Call Spread Sub-Strategy
When the adviser believes an ETF's price will decrease, remain unchanged, or only increase slightly it employs a call spread strategy. In a call option spread, the Fund sells (writes) an out of the money (above current market price) call option while also purchasing a further out of the money call option.
Put Spread Sub-Strategy
When the adviser believes an ETF's price will increase, remain unchanged, or only decrease slightly it employs a put spread strategy. In a put option spread, the Fund sells (writes) an out of the money (below current market price) put option while also purchasing a further out of the money put option.
The adviser expects the written options to expire worthless, but purchases lower-cost further out of the money options to insulate the Fund from large losses if the written options increase in value. The adviser expects options to be held to expiration, but may adjust positions following a large (over 10%) price swing in an option's reference ETF. The Fund limits net economic exposure at the time of investment to any one over-the-counter counterparty to 25% of Fund net assets.

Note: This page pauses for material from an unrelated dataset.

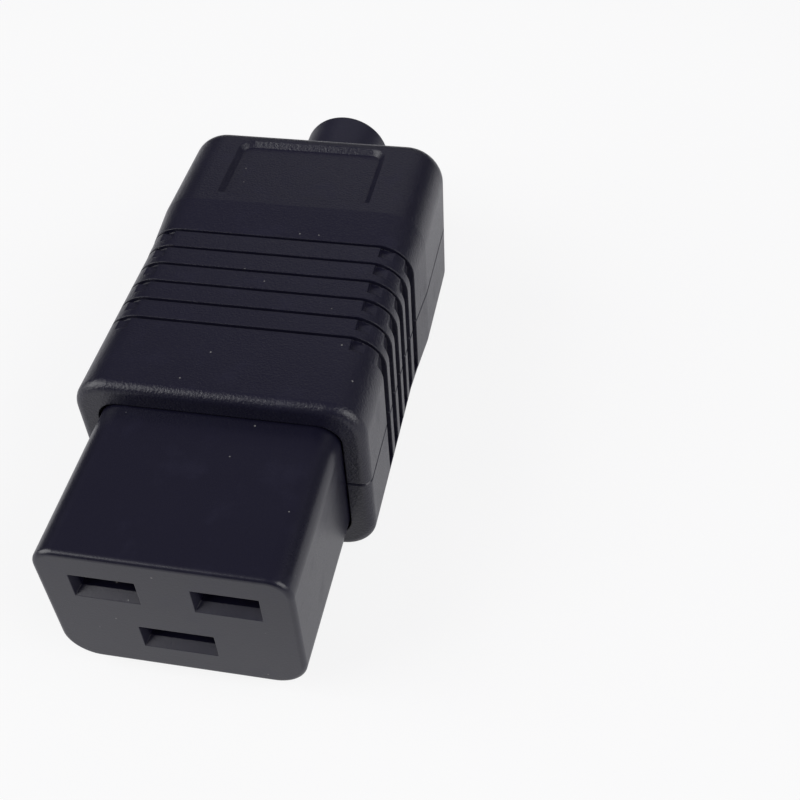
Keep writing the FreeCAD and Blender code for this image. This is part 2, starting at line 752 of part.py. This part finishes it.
def make_contact(name, x, z, leaf):
    """Folded strip that grips a flat pin, with its tail and terminal block."""
    body = new_body(name + "_contact", x, ZERO, z)
    inner = size.leaf_gap / 2
    outer = inner + size.leaf_thick
    strip = new_sketch(body, "YZ_Plane", "strip_profile")
    lip = size.contact_front
    straight = size.contact_front + size.lip_long
    join = size.leaf_back
    back = size.leaf_back + size.leaf_thick
    tail = size.tail_thick / 2
    flare = size.lip_flare
    end = size.terminal_start
    polygon(strip, [(lip, -inner - flare), (lip, -outer - flare), (straight, -outer),
                    (back, -outer), (back, -tail), (end, -tail), (end, tail), (back, tail),
                    (back, outer), (straight, outer), (lip, outer + flare),
                    (lip, inner + flare), (straight, inner), (join, inner), (join, -inner),
                    (straight, -inner)])
    feature(body, "Pad", "strip", strip, Length=leaf, Midplane=True)
    block = cross_section(body, "terminal_outline", size.terminal_start)
    rectangle(block, -size.terminal_wide / 2, size.terminal_wide / 2, size.terminal_low,
              size.terminal_top)
    pad_back(body, "terminal", block, size.terminal_long)
    wire = cross_section(body, "wire_hole_outline", size.terminal_start + size.wire_wall)
    circle(wire, ZERO, -size.wire_drop, size.wire_hole)
    cut_back(body, "wire_hole", wire, size.terminal_long)
    tap = new_sketch(body, "XY_Plane", "tap_outline", size.terminal_top)
    circle(tap, ZERO, size.terminal_start + size.terminal_long / 2, size.terminal_tap)
    cut(body, "Pocket", "tap", tap, Length=size.terminal_top + size.wire_drop)
    return body


def make_contact_spring(name, x, z, leaf):
    """Steel band around the two leaves."""
    body = new_body(name + "_contact_spring", x, ZERO, z)
    inner_half = leaf / 2 + size.spring_gap
    inner_high = size.leaf_gap / 2 + size.leaf_thick + size.spring_gap
    outline = cross_section(body, "band_outline", size.spring_start)
    rectangle(outline, -inner_half - size.spring_thick, inner_half + size.spring_thick,
              -inner_high - size.spring_thick, inner_high + size.spring_thick)
    pad_back(body, "band", outline, size.spring_long)
    window = cross_section(body, "window_outline", size.spring_start)
    rectangle(window, -inner_half, inner_half, -inner_high, inner_high)
    cut_back(body, "window", window, size.spring_long)
    return body


def make_terminal_screw(name, x, z):
    middle = size.terminal_start + size.terminal_long / 2
    make_screw(name + "_terminal_screw", (x, middle, z + size.terminal_top),
               size.terminal_screw, size.terminal_reach, size.terminal_head,
               size.terminal_head_high, False)


def make_wire_clamp_plate(name, x, z):
    """Small plate that the terminal screw presses onto the wire."""
    middle = size.terminal_start + size.terminal_long / 2
    body = new_body(name + "_wire_clamp_plate", x, middle,
                    z + size.terminal_top - size.terminal_reach)
    outline = new_sketch(body, "XY_Plane", "pad_outline")
    centred_rectangle(outline, ZERO, ZERO, size.pad_half * 2, size.pad_long)
    feature(body, "Pad", "pad", outline, Length=size.pad_thick, Reversed=True)
    return body


# ---------------------------------------------------------------- build and write

def build():
    make_nose_block()
    make_contact_retainer()
    make_shell("upper_shell", True)
    make_shell("lower_shell", False)
    make_cord_guard()
    make_cord_clamp_bar()
    make_clamp_screws()
    make_housing_screws()
    for name, x, z, _, leaf in OPENINGS:
        make_contact(name, x, z, leaf)
        make_contact_spring(name, x, z, leaf)
        make_terminal_screw(name, x, z)
        make_wire_clamp_plate(name, x, z)
    doc.recompute()


def check():
    for item in doc.Objects:
        if "Invalid" in item.State or "Error" in item.State:
            raise RuntimeError("%s: %s" % (item.Name, item.State))
    for piece in pieces:
        shape = piece.Shape
        if shape.isNull() or not shape.isValid() or len(shape.Solids) != 1:
            raise RuntimeError("%s has %d solids" % (piece.Label, len(shape.Solids)))


def write():
    os.makedirs("parts", exist_ok=True)
    for piece in pieces:
        piece.Shape.exportStep(os.path.join("parts", piece.Label + ".step"))


build()
check()
write()
whole = FreeCAD.BoundBox()
for built in pieces:
    whole.add(built.Shape.BoundBox)
    print("%-26s %10.3f mm3" % (built.Label, built.Shape.Volume))
print("overall %.2f x %.2f x %.2f mm" % (whole.XLength, whole.YLength, whole.ZLength))
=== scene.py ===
"""Looks of the C19 power connector: finishes for every moulded, pressed and turned piece, a pale
sweep to stand it on, soft lamps and the camera. All sizes are in metres."""

import math

import bpy
import bmesh
from mathutils import Matrix, Vector

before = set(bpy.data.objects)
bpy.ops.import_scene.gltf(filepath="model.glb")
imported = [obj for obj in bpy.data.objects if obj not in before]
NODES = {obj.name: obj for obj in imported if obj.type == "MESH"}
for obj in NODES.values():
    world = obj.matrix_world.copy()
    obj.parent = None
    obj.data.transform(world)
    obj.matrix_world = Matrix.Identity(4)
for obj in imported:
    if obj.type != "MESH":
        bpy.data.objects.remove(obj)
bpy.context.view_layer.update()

# the colour sockets of a Mix node: its two colours and its result
MIX_LOW = 6
MIX_HIGH = 7
MIX_COLOUR = 2

# tints, as shares of red, green and blue
PLAIN = (1.0, 1.0, 1.0)
INKY = (1.0, 0.94, 2.40)
INKY_RUBBER = (1.0, 0.95, 2.3)
DUST = (1.0, 0.98, 0.95)

# colour of the room's dim light
ROOM = (0.82, 0.77, 1.05, 1.0)

# how marks are drawn out along each axis
RINGS = (0.2, 1.0, 0.2)
ALONG_STRIP = (1.0, 0.12, 1.0)
ALONG_SHANK = (1.0, 1.0, 0.3)


# ---------------------------------------------------------------- shader sums
class Signal:
    """One output of a material's node tree. A sum written on it adds the Math nodes it needs."""

    def __init__(self, tree, socket=None):
        self.tree = tree
        self.socket = socket

    def node(self, kind, settings=None, inputs=None, output=0):
        """Adds a node of that kind: its settings first, then a value or a link for each input."""
        made = self.tree.nodes.new(kind)
        for name, value in (settings or {}).items():
            setattr(made, name, value)
        for name, value in (inputs or {}).items():
            if isinstance(value, Signal):
                self.tree.links.new(value.socket, made.inputs[name])
            else:
                made.inputs[name].default_value = value
        return Signal(self.tree, made.outputs[output])

    def maths(self, operation, first, second):
        """One Math node on two values."""
        return self.node("ShaderNodeMath", {"operation": operation}, {0: first, 1: second})

    def __add__(self, other):
        return self.maths("ADD", self, other)

    def __radd__(self, other):
        return self.maths("ADD", other, self)

    def __sub__(self, other):
        return self.maths("SUBTRACT", self, other)

    def __rsub__(self, other):
        return self.maths("SUBTRACT", other, self)

    def __mul__(self, other):
        return self.maths("MULTIPLY", self, other)

    def __rmul__(self, other):
        return self.maths("MULTIPLY", other, self)

    def held(self):
        """The value kept between 0 and 1."""
        return self.maths("MAXIMUM", self.maths("MINIMUM", self, 1.0), 0.0)


def smooth_step(value, low, high):
    """0 below low, 1 above high, with an eased rise between them."""
    return value.node(
        "ShaderNodeMapRange",
        {"interpolation_type": "SMOOTHSTEP"},
        {"Value": value, "From Min": low, "From Max": high},
    )


def noise(place, size, detail=2.0, rough=0.5):
    """Soft noise, about 0 to 1, whose lumps are that many metres across."""
    return place.node(
        "ShaderNodeTexNoise",
        None,
        {"Vector": place, "Scale": 1.0 / size, "Detail": detail, "Roughness": rough},
    )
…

When writing options or using gold futures, the Fund is required to post collateral to assure its performance. The Fund will hold cash and cash-like instruments or high-quality short term fixed income securities (collectively, "Collateral"). The Collateral may consist of (1) U.S. Government securities, such as bills, notes and bonds issued by the U.S. Treasury; (2) money market funds; (3) fixed income ETFs; and/or (4) corporate debt securities, such as commercial paper and other short-term unsecured promissory notes issued by companies that are rated investment grade or of comparable quality. The adviser considers an unrated security to be of comparable quality to a security rated investment grade if it believes it has a similar low risk of default. The majority of the Fund's securities portfolio will consist of Collateral and approximately up to 25% will consist of the purchased leg of options related to the option spread strategy.
The Fund expects to gain exposure to gold futures and certain options markets by investing up to 25% of its assets in a wholly owned subsidiary of the Fund organized under the laws of the Cayman Islands (the "Subsidiary"). The Subsidiary is advised by the Fund's investment adviser. Unlike the Fund, the Subsidiary is not an investment company registered under the Investment Company Act of 1940, as amended (the "1940 Act") and is not subject to all of the investor protections of the 1940 Act. The Fund's investment in the Subsidiary is intended to provide the Fund with exposure to gold futures and certain options markets in accordance with applicable rules and regulations.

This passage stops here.